Many-body effects in a quasi-one-dimensional electron gas

TL;DR

This study explores how electron interactions and external magnetic fields influence the ground state and energy levels in a quasi-one-dimensional electron gas, revealing controllable many-body effects in quantum wires.

Contribution

It demonstrates how confinement potential and magnetic fields can manipulate electron configurations and energy levels in quasi-1D systems, advancing understanding of many-body interactions.

Findings

Double-row to single-row transition under magnetic field

Level reordering driven by electron occupation

Manipulation of energy levels via confinement and electron concentration

Abstract

We have investigated electron transport in a quasi-one dimensional (quasi-1D) electron gas as a function of the confinement potential.

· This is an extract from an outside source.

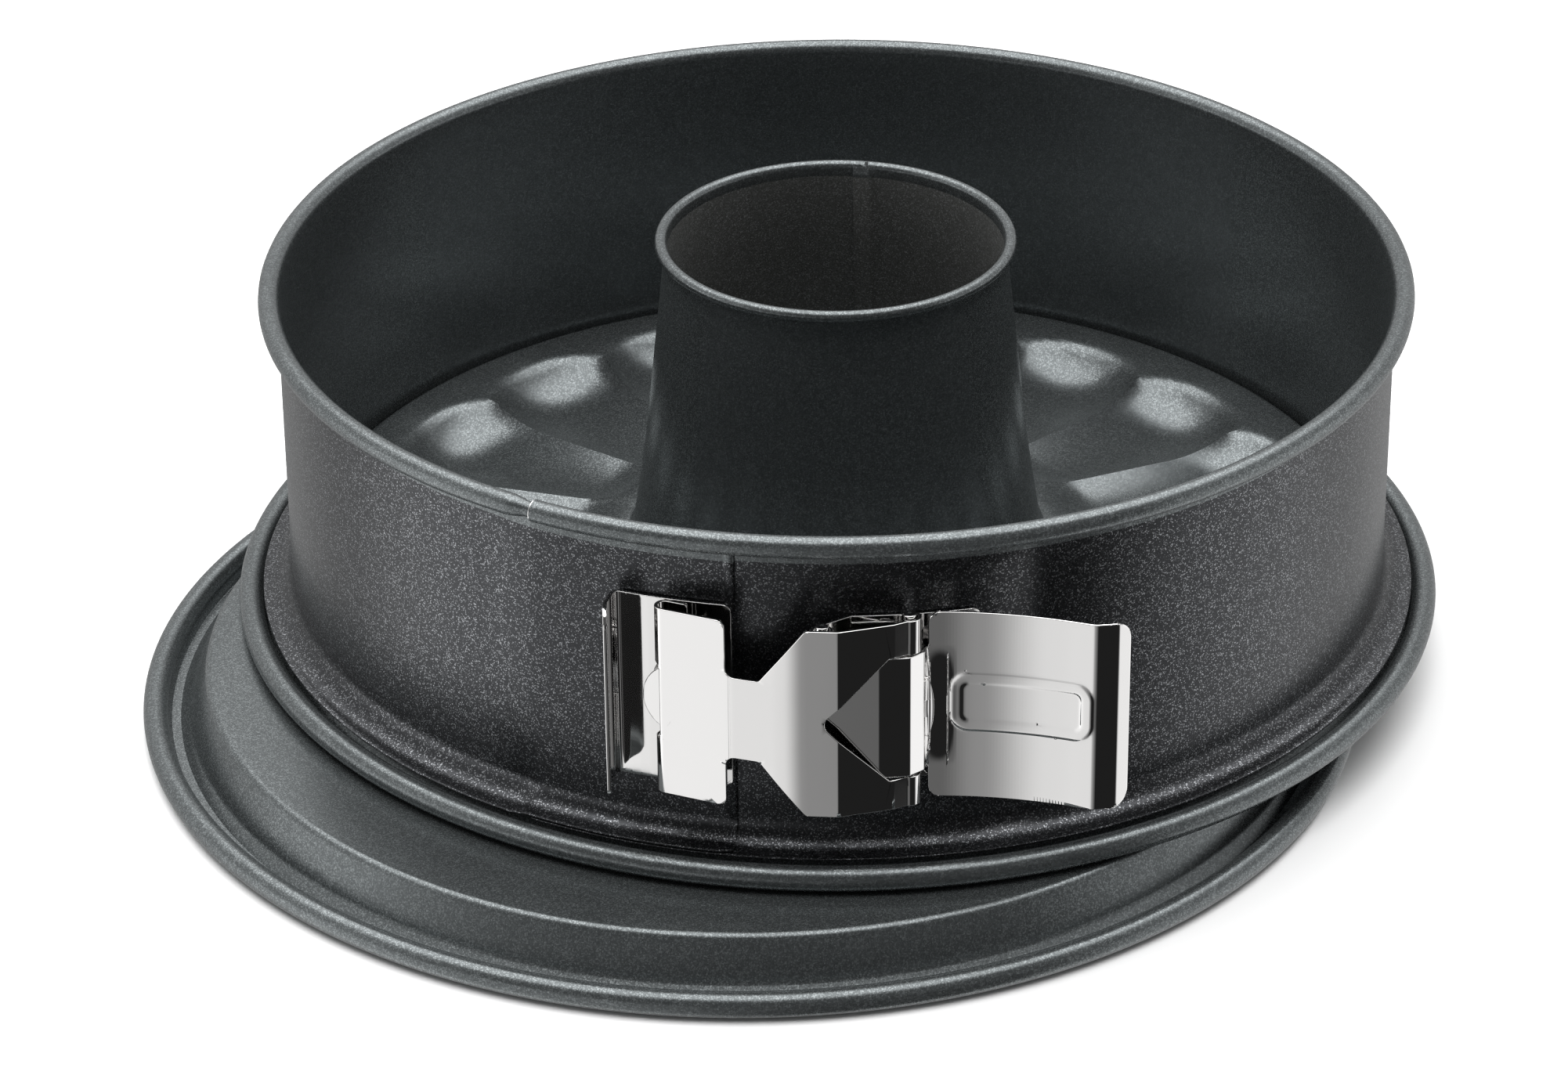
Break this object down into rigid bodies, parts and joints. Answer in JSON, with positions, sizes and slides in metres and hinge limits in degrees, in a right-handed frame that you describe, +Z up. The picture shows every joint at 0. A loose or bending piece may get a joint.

At a particular potential configuration, and electron concentration, the ground state of a 1D quantum wire splits into two rows to form an incipient Wigner lattice. It was found that application of a transverse magnetic field can transform a double-row electron configuration into a single-row due to magnetic enhancement of the confinement potential. The movements of the energy levels have been monitored under varying conditions of confinement potential and in-plane magnetic field. It is also shown that when the confinement is weak, electron occupation drives a reordering of the levels such that the normal ground state passes through the higher levels. The results show that the levels can be manipulated by utilising their different dependence on spatial confinement and electron concentration, thus enhancing the understanding of many body interactions in mesoscopic 1D quantum wires.